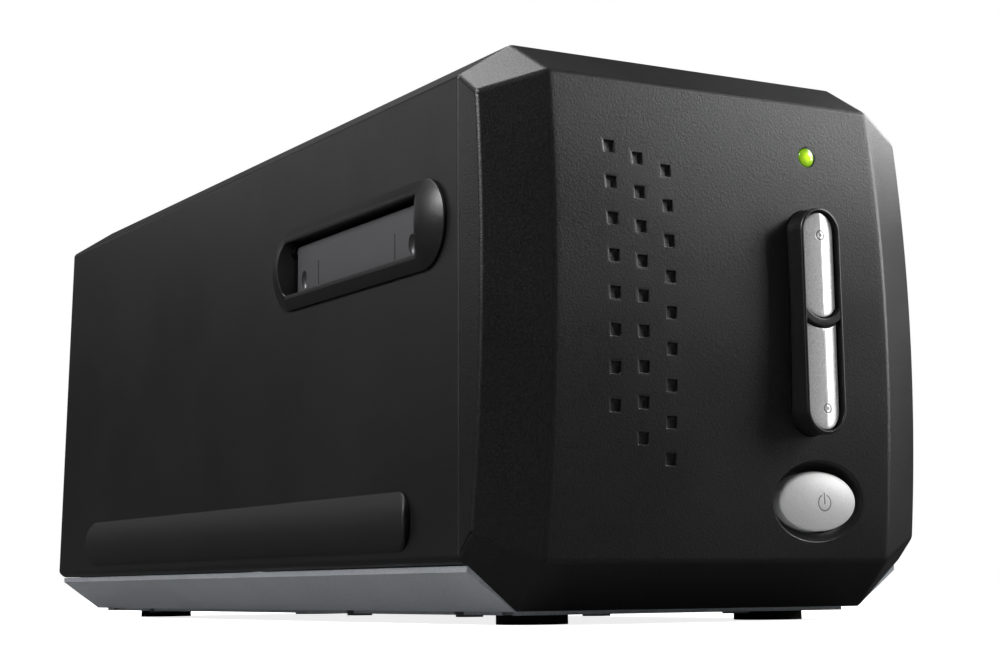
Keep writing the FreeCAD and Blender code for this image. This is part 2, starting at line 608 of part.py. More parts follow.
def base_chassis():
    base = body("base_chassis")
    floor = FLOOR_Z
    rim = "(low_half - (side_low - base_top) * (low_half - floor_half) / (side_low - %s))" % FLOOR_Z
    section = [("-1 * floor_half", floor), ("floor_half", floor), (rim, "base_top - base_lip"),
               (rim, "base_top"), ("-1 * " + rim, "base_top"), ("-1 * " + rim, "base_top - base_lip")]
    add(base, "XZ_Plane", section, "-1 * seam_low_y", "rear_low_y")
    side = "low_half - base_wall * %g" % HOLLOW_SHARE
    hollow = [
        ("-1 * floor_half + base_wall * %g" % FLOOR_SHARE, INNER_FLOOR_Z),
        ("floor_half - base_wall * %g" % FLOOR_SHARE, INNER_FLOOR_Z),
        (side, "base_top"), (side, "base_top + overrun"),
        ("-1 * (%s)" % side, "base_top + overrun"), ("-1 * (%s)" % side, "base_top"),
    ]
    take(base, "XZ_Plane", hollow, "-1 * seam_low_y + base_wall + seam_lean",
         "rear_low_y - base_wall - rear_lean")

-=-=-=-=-

Return the listing above in its exact form.

RESULT:
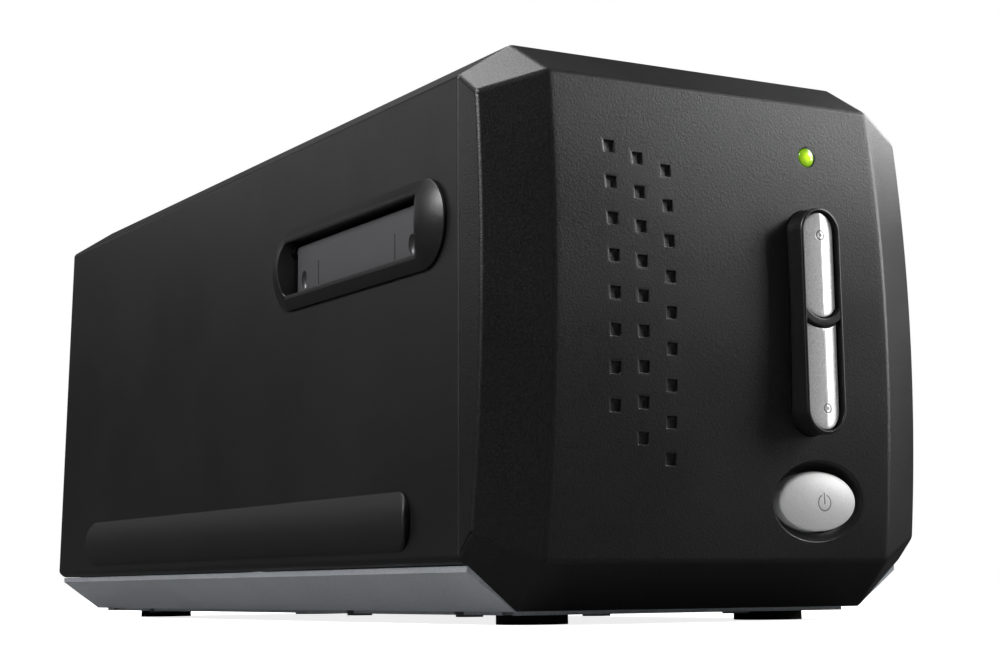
Keep writing the FreeCAD and Blender code for this image. This is part 2, starting at line 608 of part.py. More parts follow.
def base_chassis():
    base = body("base_chassis")
    floor = FLOOR_Z
    rim = "(low_half - (side_low - base_top) * (low_half - floor_half) / (side_low - %s))" % FLOOR_Z
    section = [("-1 * floor_half", floor), ("floor_half", floor), (rim, "base_top - base_lip"),
               (rim, "base_top"), ("-1 * " + rim, "base_top"), ("-1 * " + rim, "base_top - base_lip")]
    add(base, "XZ_Plane", section, "-1 * seam_low_y", "rear_low_y")
    side = "low_half - base_wall * %g" % HOLLOW_SHARE
    hollow = [
        ("-1 * floor_half + base_wall * %g" % FLOOR_SHARE, INNER_FLOOR_Z),
        ("floor_half - base_wall * %g" % FLOOR_SHARE, INNER_FLOOR_Z),
        (side, "base_top"), (side, "base_top + overrun"),
        ("-1 * (%s)" % side, "base_top + overrun"), ("-1 * (%s)" % side, "base_top"),
    ]
    take(base, "XZ_Plane", hollow, "-1 * seam_low_y + base_wall + seam_lean",
         "rear_low_y - base_wall - rear_lean")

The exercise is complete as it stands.